Winter hocha la tête.
– J’ai vu du sang.
Winter opina de nouveau.
– J’ai vu… j’ai vu…, commença Reinholz.
L’ampleur du choc se lisait sur son visage et dans
ses gestes. Ça faisait un moment qu’il était là. Il avait le droit
de quitter les lieux maintenant. Il avait besoin de parler avec
quelqu’un, et pas avec un commissaire de police.
– Vous n’avez vu personne
d’autre ?
Reinholz secoua la tête. Winter attendait.
– Peut-être un… bras, finit-il par répondre.
Ou bien une jambe.
– Pas d’autre voiture sur le
parking ?
– Non… je crois pas. Il y avait deux trois
voitures garées sur le trottoir mais elles… avaient l’air d’être là
depuis longtemps. Elles étaient en fin de course, si vous voyez ce
que je veux dire.
– Parfaitement. Vous n’avez rien entendu
d’autre ?
Reinholz parut fixer un point loin devant lui.
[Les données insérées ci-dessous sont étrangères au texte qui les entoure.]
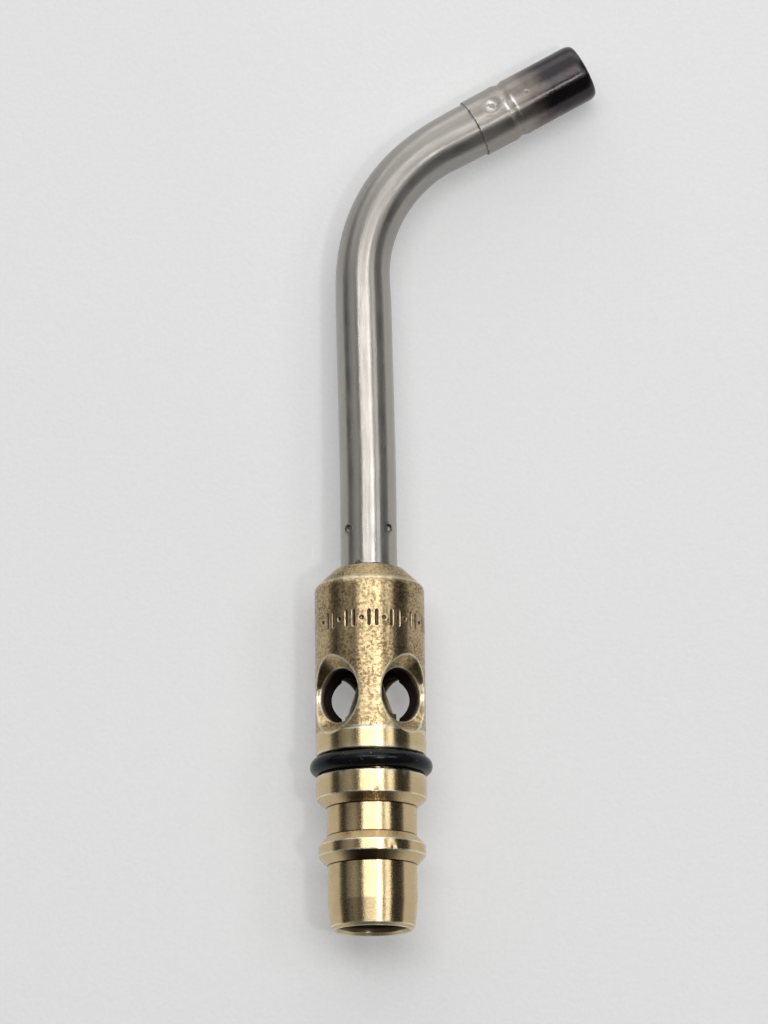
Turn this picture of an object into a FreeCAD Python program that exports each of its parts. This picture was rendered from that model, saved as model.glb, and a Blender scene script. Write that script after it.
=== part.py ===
"""Quick-connect tip for an air-acetylene hand torch, lying on its side.

Frame: the centre of the gas inlet's face is the origin, +Y runs up the barrel's axis towards the flame,
the neck bends towards +X, and +Z is up. All sizes are in millimetres and degrees.
"""

import FreeCAD, Part
import math
import os

import Sketcher
from FreeCAD import Placement, Rotation, Vector

# name, value, what it sets
SIZES = (
    # outside of the barrel, from the gas inlet upwards
    ("barrel_dia", 15.88, "barrel, turned from 5/8 inch bar"),
    ("nose_relief", 1.52, "how far the nose stands below the barrel"),
    ("nose_len", 9.25, "nose that enters the handle's socket"),
    ("nose_taper_len", 3.9, "lead-in taper on the nose"),
    ("nose_edge", 0.45, "45 degree break at the inlet's face"),
    ("ridge_relief", 0.22, "how far the locking ridge stands below the barrel"),
    ("ridge_flank", 1.35, "length of each sloping flank of the ridge"),
    ("ridge_land", 1.5, "length of the ridge's land"),
    ("lock_groove_depth", 1.49, "depth of the groove that the handle's balls drop into"),
    ("lock_groove_len", 4.15, "length of that groove's floor"),
    ("flange_flank", 1.25, "length of the flange's sloping lower side"),
    ("flange_land", 3.22, "length of the full-diameter flange"),
    ("seal_section", 2.62, "section of the O-ring"),
    ("seal_proud", 0.9, "how far the O-ring stands out of the barrel"),
    ("seal_side_room", 0.48, "width of the O-ring's groove beyond its section"),
    ("witness_above_seal", 2.95, "fine turned line above the O-ring's groove"),
    ("witness_width", 0.3, "width of that line"),
    ("witness_depth", 0.06, "depth of that line"),
    ("port_above_seal", 8.15, "centre line of the air ports above the O-ring's groove"),
    ("shoulder_above_port", 16.4, "sloping shoulder above the centre line of the ports"),
    ("shoulder_rise", 2.8, "length of the shoulder"),
    ("shoulder_lip", 0.45, "flat ring left round the neck's socket"),
    ("shoulder_round", 1.3, "rounding of the shoulder's lower edge"),
    ("edge_round", 0.2, "rounding of the ridge and flange"),
    # air ports
    ("port_dia", 7.9, "drilled air port"),
    ("port_sink", 1.7, "radial width of the port's 90 degree countersink"),
    ("port_count", 4, "air ports round the barrel"),
    ("port_first", 45.0, "angle of the first air port from +X"),
    # inside of the barrel
    ("nose_wall", 1.52, "wall between the nose and the gas inlet"),
    ("face_land", 0.3, "flat ring left at the inlet's face"),
    ("inlet_bore_len", 9.0, "depth of the gas inlet"),
    ("inlet_edge", 0.4, "chamfer at the inlet's mouth"),
    ("filter_step", 1.2, "radial step from the gas inlet in to the filter's pocket"),
    ("filter_pocket_len", 4.0, "depth of the filter's pocket"),
    ("passage_dia", 3.2, "gas passage to the jet"),
    ("floor_below_port", 0.65, "floor of the mixing chamber below the ports"),
    ("fit_gap", 0.02, "radial gap between parts that are pressed or screwed together"),
    # gas filter and its ring
    ("filter_len", 2.0, "thickness of the sintered disc"),
    ("ring_len", 0.6, "thickness of the retaining ring"),
    ("ring_wall", 0.9, "radial width of the retaining ring"),
    ("ring_bite", 0.3, "how far the ring springs into its groove"),
    ("ring_gap", 1.8, "gap between the ring's ends"),
    # gas jet
    ("jet_thread_dia", 5.0, "screwed shank"),
    ("jet_thread_len", 6.0, "length of the shank"),
    ("jet_hex", 6.6, "across the flats of the jet's hexagon"),
    ("jet_hex_len", 2.4, "height of the hexagon"),
    ("jet_hex_turn", 15.0, "where the hexagon stops when the jet is tight"),
    ("jet_cone_len", 4.6, "height of the cone above it"),
    ("jet_tip_dia", 3.6, "end of the cone"),
    ("jet_bore_dia", 2.2, "bore behind the orifice"),
    ("orifice_dia", 0.5, "gas orifice"),
    ("orifice_len", 1.2, "length of the orifice"),
    # neck tube
    ("neck_dia", 8.2, "neck tube"),
    ("neck_wall", 0.7, "wall of the neck tube"),
    ("foot_above_port", 2.95, "lower end of the neck above the ports"),
    ("braze_gap", 0.03, "radial gap filled by braze"),
    ("braze_size", 0.4, "chamfer filled by the braze ring"),
    ("lean_above_venturi", 1.0, "where the neck starts to lean away from the bend"),
    ("lean_radius", 400.0, "radius of that slight curve"),
    ("lean_turn", 0.9, "angle of the lean"),
    ("bend_above_barrel", 43.6, "start of the bend above the barrel"),
    ("bend_radius", 23.0, "centre-line radius of the bend"),
    ("bend_turn", 62.4, "turn of the bend"),
    ("run_after_bend", 5.4, "straight neck between the bend and the flame tube"),
    # stakes that hold the venturi
    ("stake_above_barrel", 5.6, "ring of stake marks in the neck above the barrel"),
    ("stake_radius", 0.6, "tip radius of the stake punch"),
    ("stake_depth", 0.4, "depth of each stake mark"),
    ("stake_push", 0.3, "how far each stake stands into the neck's bore"),
    ("stake_bump_radius", 0.45, "radius of the bump inside the bore"),
    ("stake_count", 4, "stakes round the neck"),
    # venturi
    ("venturi_inset", 3.0, "lower end of the venturi above the neck's foot"),
    ("venturi_past_stakes", 5.4, "upper end of the venturi above the stakes"),
    ("venturi_entry_wall", 0.37, "wall at the venturi's entry"),
    ("venturi_entry_len", 5.0, "converging part"),
    ("throat_dia", 3.6, "throat"),
    ("throat_len", 4.0, "length of the throat"),
    ("venturi_exit_wall", 0.57, "wall at the venturi's exit"),
    ("stake_groove_width", 1.6, "groove in the venturi for the stakes"),
    ("stake_groove_depth", 0.4, "depth of that groove"),
    # flame tube, along its own axis
    ("flame_wall", 0.28, "wall of the flame tube"),
    ("flame_gap", 0.02, "radial gap between flame tube and neck"),
    ("flame_len", 18.4, "length of the flame tube"),
    ("roll_at", 5.9, "middle of the rolled groove"),
    ("roll_width", 1.8, "width of the rolled groove"),
    ("roll_depth", 0.25, "depth of the rolled groove"),
    ("roll_clear", 0.1, "space between the neck's end and the rolled groove"),
    ("lip_len", 1.3, "rolled-in lip at the mouth"),
    ("lip_drop", 0.6, "radial fall of the lip"),
    ("dimple_at", 3.3, "punched dimple that locks the flame tube"),
    ("dimple_angle", 79.0, "angle of the dimple round the tube, from its side towards the top"),
    ("dimple_dia", 2.3, "width of the dimple"),
    ("dimple_depth", 0.16, "depth of the dimple"),
    # swirler
    ("swirler_gap", 0.2, "space between the rolled groove and the swirler"),
    ("swirler_len", 5.0, "length of the swirler"),
    ("swirler_hole_dia", 1.6, "pilot hole in the swirler"),
    ("swirl_slot_count", 6, "slanted slots round the swirler"),
    ("swirl_slot_width", 1.2, "width of each slot"),
    ("swirl_slot_depth", 1.9, "depth of each slot"),
    ("swirl_slot_angle", 35.0, "slant of each slot"),
)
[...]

Winter se retourna mais ne vit rien de nouveau.
– Je crois avoir entendu quelque chose.
Sa voix était maintenant plus calme, plus posée.
Comme s’il avait pris sa respiration pour chasser la tension.
– De ce côté-là.
Winter patienta.
– Des pas. Un bruit de pas. Comme si on
courait. Mais c’était… léger.
– Et ça s’est produit à quel
moment ?
– Quand j’étais là devant… j’étais encore à
la porte.
– Des pas ?
– J’aurais dit que ça venait de derrière.
Comme si quelqu’un cherchait à s’enfuir. Je m’en souviens bien,
oui. J’ai entendu ça… au moment où j’ai vu… ce que j’ai vu. (Son
regard croisa celui de Winter.) Des pas tout légers.